Every now and again we get a checkpoint, but this one involved two Bolivian policemen, and box that they said was a radar gun. Truly Bolivia is at the cutting edge of technology, as this one managed to see through the local van that we were all riding behind, and detect speed infringements from all four of us independently. Apparently we had disturbed his paperwork and the only solution was to cross his palm with a substantial offering. Haggling ensued. A small note negotiated its way into his substantial back pocket and we shot off before he changed his mind. Three.
We were now quite a bit behind schedule, and looked like we could be entering La Paz at night. So we got a wiggle on. The approach to La Paz is not nice. Dead straight road (condition variable) and lots of heavy, truck-shaped traffic, with an unnerving tendency to overtake at the wrong moment (for you) and an relaxed attitude to lane discipline. By the time we reached El Alto nerves were jangling. La Paz itself is in a bowl, with El Alto curled around the top. We passed a number of smouldering tyres left over from an earlier demonstration, and we crawled into el alto with the light fading fast, breathing in delightful rush hour fumes from the gridlocked mass of "collectivos" (small, overcrowded minibuses). We'd managed a few miles and were within range of the toll at the start of the descent into La Paz when we smelled smoke. John and Marion's bike had had enough. The clutch had gone. We pushed the bike to the side of the three lane freeway & called the man in his van. He'd somehow managed to get ahead of us & couldn't turn round.Oops....

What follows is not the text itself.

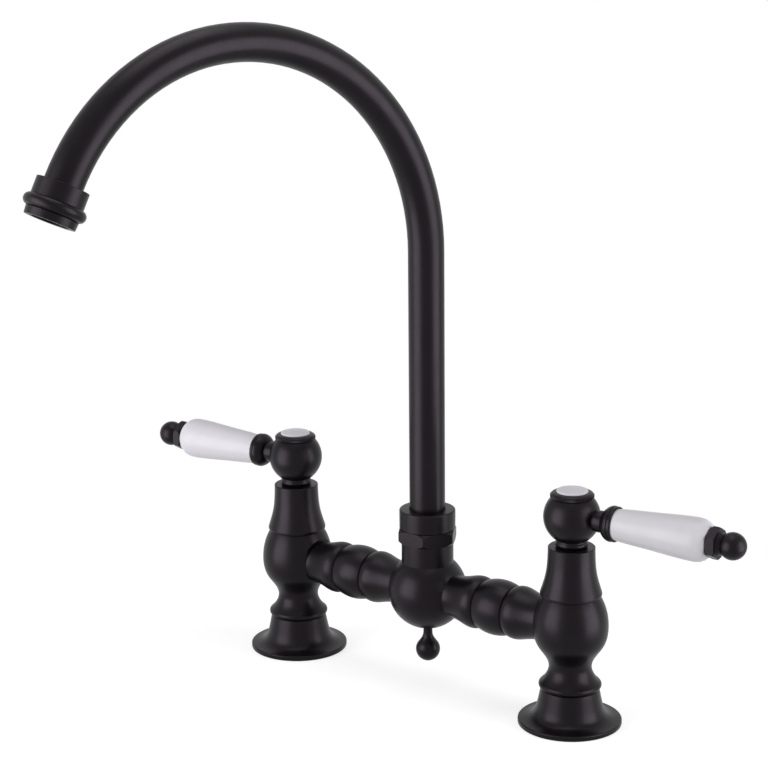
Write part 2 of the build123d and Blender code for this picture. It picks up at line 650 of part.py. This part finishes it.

Beer was very, very, welcome that night.
- comments
Simon Hells bells team. I am just beginning to catch up. I seem ti be missing lots of action. Decorating has been preoccupying us here. How very sad. This sounds scarey stuff indeed. Hoping Lou is ok. Shall be reading on to get yo to speed. Ex skip.
Isabel Same as Simon - just catching up with your adventures - sitting at home waiting for the two holes in my knee to mend before we start off with our hopefully less adventurous adventure!